§ What the task requires
Which lines below hold the word "right"? Report each one.

§ Source data
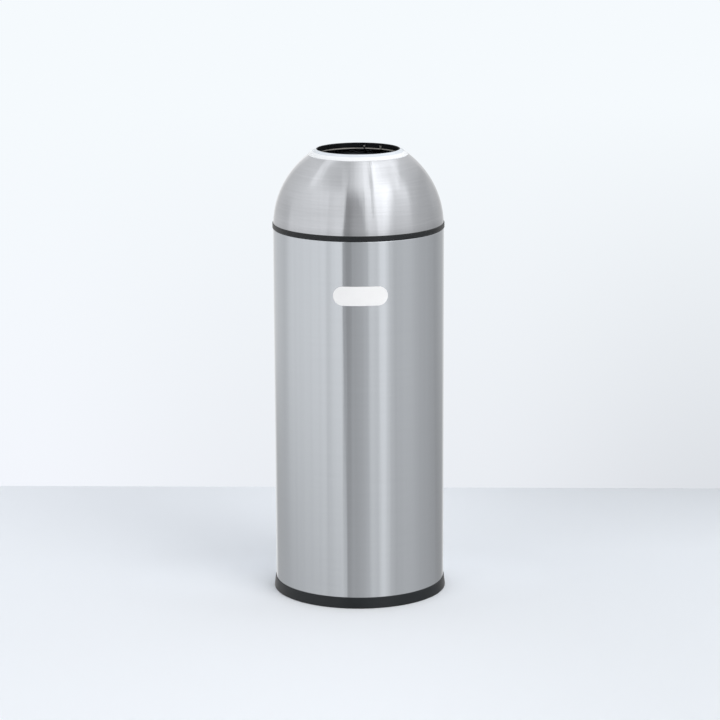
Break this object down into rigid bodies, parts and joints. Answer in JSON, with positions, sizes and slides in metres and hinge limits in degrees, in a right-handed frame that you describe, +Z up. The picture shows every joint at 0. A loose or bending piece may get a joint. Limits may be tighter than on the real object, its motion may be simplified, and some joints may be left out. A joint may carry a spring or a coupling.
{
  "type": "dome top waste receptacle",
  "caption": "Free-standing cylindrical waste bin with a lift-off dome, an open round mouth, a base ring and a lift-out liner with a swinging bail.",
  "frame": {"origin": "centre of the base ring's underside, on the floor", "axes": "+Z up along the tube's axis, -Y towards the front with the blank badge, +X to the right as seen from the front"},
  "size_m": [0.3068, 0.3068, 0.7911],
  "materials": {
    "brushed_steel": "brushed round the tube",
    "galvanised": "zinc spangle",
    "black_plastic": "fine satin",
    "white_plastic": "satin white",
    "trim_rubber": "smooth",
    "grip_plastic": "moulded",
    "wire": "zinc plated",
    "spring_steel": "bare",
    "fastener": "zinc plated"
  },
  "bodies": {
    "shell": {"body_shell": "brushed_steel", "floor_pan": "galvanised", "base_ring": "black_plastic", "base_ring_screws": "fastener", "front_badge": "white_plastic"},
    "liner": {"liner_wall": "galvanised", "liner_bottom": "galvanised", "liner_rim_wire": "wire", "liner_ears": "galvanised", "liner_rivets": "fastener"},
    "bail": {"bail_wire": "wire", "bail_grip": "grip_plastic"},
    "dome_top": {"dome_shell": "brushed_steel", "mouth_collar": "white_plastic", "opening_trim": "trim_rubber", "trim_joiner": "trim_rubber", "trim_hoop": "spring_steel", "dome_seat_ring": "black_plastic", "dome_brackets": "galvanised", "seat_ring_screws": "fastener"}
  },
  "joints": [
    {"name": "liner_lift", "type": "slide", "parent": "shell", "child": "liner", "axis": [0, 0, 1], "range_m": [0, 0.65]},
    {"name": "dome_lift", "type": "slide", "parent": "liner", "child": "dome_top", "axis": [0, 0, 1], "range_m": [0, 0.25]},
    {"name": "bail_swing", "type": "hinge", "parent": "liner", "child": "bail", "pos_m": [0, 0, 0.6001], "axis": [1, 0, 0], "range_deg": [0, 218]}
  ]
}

§ Solution to this problem
Break this object down into rigid bodies, parts and joints. Answer in JSON, with positions, sizes and slides in metres and hinge limits in degrees, in a right-handed frame that you describe, +Z up. The picture shows every joint at 0. A loose or bending piece may get a joint. Limits may be tighter than on the real object, its motion may be simplified, and some joints may be left out. A joint may carry a spring or a coupling.
  "frame": {"origin": "centre of the base ring's underside, on the floor", "axes": "+Z up along the tube's axis, -Y towards the front with the blank badge, +X to the right as seen from the front"},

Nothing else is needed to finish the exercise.